The Southern Seagreens team has already commercialised the invasive kelp, selling the dried wakame in packets, mixed with spices and Australian native botanicals to make its version of the Japanese condiment furikake. One of the first retailers to sell the product is farmer and grocer Sophie O’Neill of Torello Farm, a farm gate at Dromana.

“I’ve long been a fan of wakame and knowing the Southern crew are removing an invasive species from our waters just encourages me to eat more,” says O’Neill, a sustainable food advocate. She says sales of the furikake are going well. “When customers learn about the work that Cam and the team are doing they are immediately curious, but because wakame and furikake might be unfamiliar to them we’ve created recipes on our socials and website.”

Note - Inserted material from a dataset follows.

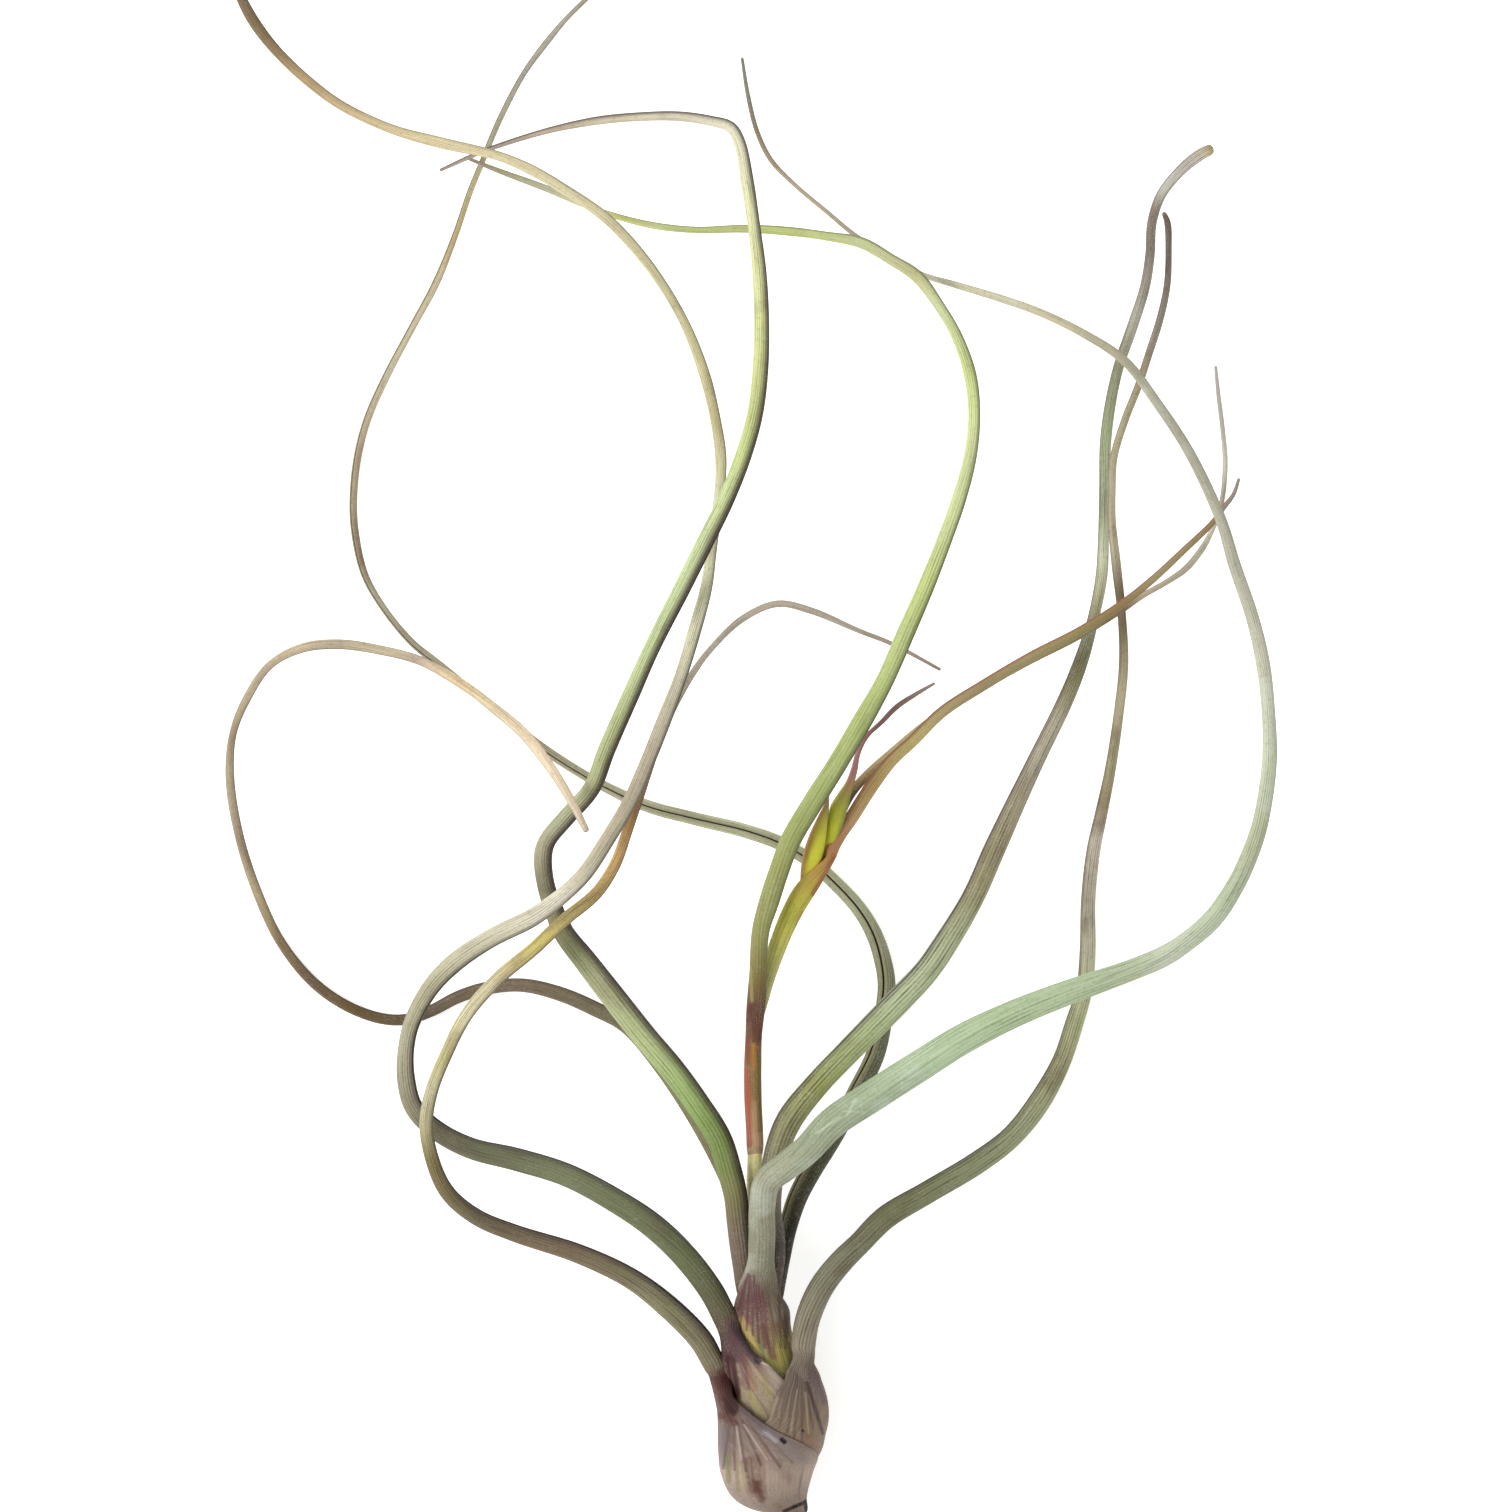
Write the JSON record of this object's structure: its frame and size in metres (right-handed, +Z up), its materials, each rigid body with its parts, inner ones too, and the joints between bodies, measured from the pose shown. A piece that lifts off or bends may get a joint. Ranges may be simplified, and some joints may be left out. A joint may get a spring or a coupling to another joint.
{
  "type": "air plant",
  "caption": "Picked air plant lying on its back: a small bulb of nested sheaths, long curling rolled leaves, and a flower stalk with leafy bracts and closed flower spikes.",
  "frame": {"origin": "middle of the small flat that the bulb rests on", "axes": "+Y runs from the bulb towards the leaf tips, +X to the right as seen from above, +Z up from the surface that the plant lies on"},
  "size_m": [0.2172, 0.3519, 0.0631],
  "materials": {
    "leaf_green": "satin matt, finely ribbed",
    "leaf_grey": "matt, with a silvery scurf",
    "leaf_dry": "matt, finely ribbed",
    "bract": "satin matt",
    "stem": "rough",
    "flower_stalk": "satin",
    "spike": "satin"
  },
  "bodies": {
    "root": {"leaf_1": "leaf_dry", "leaf_2": "leaf_grey", "leaf_3": "leaf_green", "leaf_4": "leaf_dry", "leaf_5": "leaf_green", "leaf_6": "leaf_grey", "leaf_7": "leaf_grey", "leaf_8": "leaf_dry", "bract_long": "bract", "bract_upper": "bract", "bract_inner": "bract", "stem": "stem", "flower_stalk": "flower_stalk", "spike_left": "spike", "spike_right": "spike"}
  },
  "joints": []
}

One of the first chefs to work with the wakame and trial batches of farmed kelp is Aaron Schembri, of Kadota in Daylesford. The award-winning Japanese restaurant is named after his wife, who led him to Japan where he worked at Hajime, a three-Michelin star restaurant in Osaka. “I was super surprised how good it is,” Schembri says of the Southern Seagreens wakame. “It is full of umami and so much more flavoursome than the Japanese product. It shows just how good our waters are.” He has served a steamed bun filled with miso-roasted crab with a wakame and crab consommé, and has used trial harvests of the farmed native kelp in dashi.

“The food industry is focusing on lab-grown meat, while we should be doing more regenerative farming of kelp at sea. This product makes sense on so many levels.”

For the Southern Seagreens team, it is early days. It expects to grow and harvest another tonne of farmed kelp next year. In the US, some farmers produce 50 times that amount.

“We’re pioneering so much all at once,” admits Hines, with reflective concern. “We’re not only the first to commercially breed, nurture and farm this sort of kelp, we’re at the same time working out how to process it and develop a market where there isn’t one.”

Cross shoots him a smile. “If it wasn’t hard, it wouldn’t be worth it.”